DATA EXCERPT ->
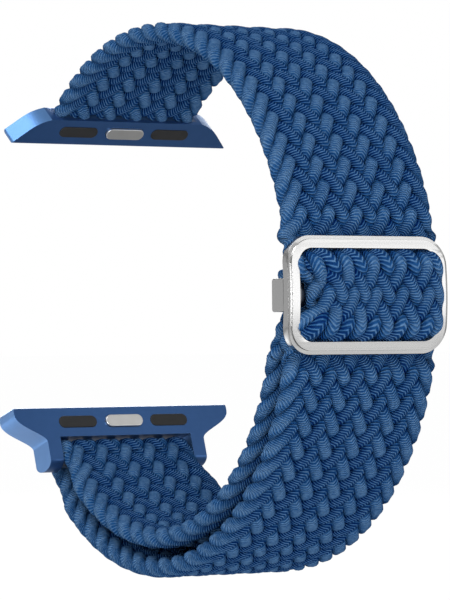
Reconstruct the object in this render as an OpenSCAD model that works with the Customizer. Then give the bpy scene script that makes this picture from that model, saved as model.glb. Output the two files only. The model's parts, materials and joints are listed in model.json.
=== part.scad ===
// Braided elastic watch strap with a sliding buckle and two watch case lugs, worn size.
// The loop's axis runs along X, the buckle faces -Y and the lugs lie on the far side, +Y.
// Angles round the loop start at the bottom: 90 is the far side, 180 the top, 270 the buckle.

/* [Strap] */
// Width of the braided strap
strap_w = 20.5; // [18:0.1:22]
// Thickness of the braid where nothing presses it
strap_t = 2; // [1.8:0.05:2.3]
// Radius of the loop at the middle of the strap
loop_r = 32.25; // [28:0.05:36]
// Thickness of the braid where the buckle presses it
pressed_t = 0.9; // [0.8:0.05:1.4]
// Thickness of the braid where it is folded round the crossbar
folded_t = 0.8; // [0.7:0.05:1.2]
// Amount that each edge draws in where the strap turns round the bar
bar_draw = 0.85; // [0.4:0.05:1.5]
// Amount that each edge draws in where the strap turns round the crossbar
crossbar_draw = 1.3; // [0.3:0.05:1.5]

/* [Lugs] */
// Length of both lugs' noses across the watch case
lug_w = 31.4; // [28:0.1:34]
// Height of the flat inner face, from the nose to the strap
face_h = 3.75; // [3.6:0.05:4.5]
// How far the upper lug's nose bulges past its edges
upper_bulge = 0.6; // [0.1:0.02:0.7]
// How far the lower lug's nose bulges past its edges
lower_bulge = 0.4; // [0.1:0.02:0.5]
// Radius that rounds the noses' corners
nose_corner = 0.8; // [0.3:0.05:1.2]
// Thickness of the upper lug, which holds the strap's fused end
upper_lug_t = 2.8; // [2.7:0.05:3.6]
// Thickness of the lower lug, which the strap turns round
lower_lug_t = 4; // [3.6:0.05:4.6]
// How much of the upper lug's taper is straight, before its shoulders round over to the strap
shoulder_straight = 0.68; // [0.55:0.01:0.8]
// Thickness of the lower lug's two ears
ear_t = 1.9; // [1.6:0.05:2.4]
// How far the ears reach past the middle of the bar
ear_end = 1.05; // [0.9:0.05:1.6]
// Place of the upper lug's mouth round the loop
upper_at = 137; // [134:0.5:140]
// Place of the lower lug's bar round the loop
lower_at = 47.5; // [44:0.5:52]
// Lean of the upper lug from upright
upper_lean = 37; // [32:1:44]
// Lean of the lower lug from upright
lower_lean = 19; // [14:1:30]

/* [Pads and latches] */
// Distance from the nose edge to the middle of the row
row_y = 1.85; // [1.7:0.05:1.95]
// Length of a rubber pad
pad_l = 5.5; // [4.6:0.1:5.8]
// Length of the latch
latch_l = 5.4; // [4.6:0.1:5.8]
// Space between the latch and a pad
pad_space = 1.25; // [1:0.05:1.6]
// Height of a pad and of the latch
pad_h = 1.55; // [1.3:0.05:1.7]
// Depth of a pad's seat in the lug
pad_seat = 0.6; // [0.4:0.05:0.8]
// How far a pad stands proud of the lug's inner face
pad_proud = 0.12; // [0.05:0.01:0.2]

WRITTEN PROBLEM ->
From the data above, show each line that contains "with".

SOLUTION FOR THIS EXERCISE ->
Reconstruct the object in this render as an OpenSCAD model that works with the Customizer. Then give the bpy scene script that makes this picture from that model, saved as model.glb. Output the two files only. The model's parts, materials and joints are listed in model.json.
// Braided elastic watch strap with a sliding buckle and two watch case lugs, worn size.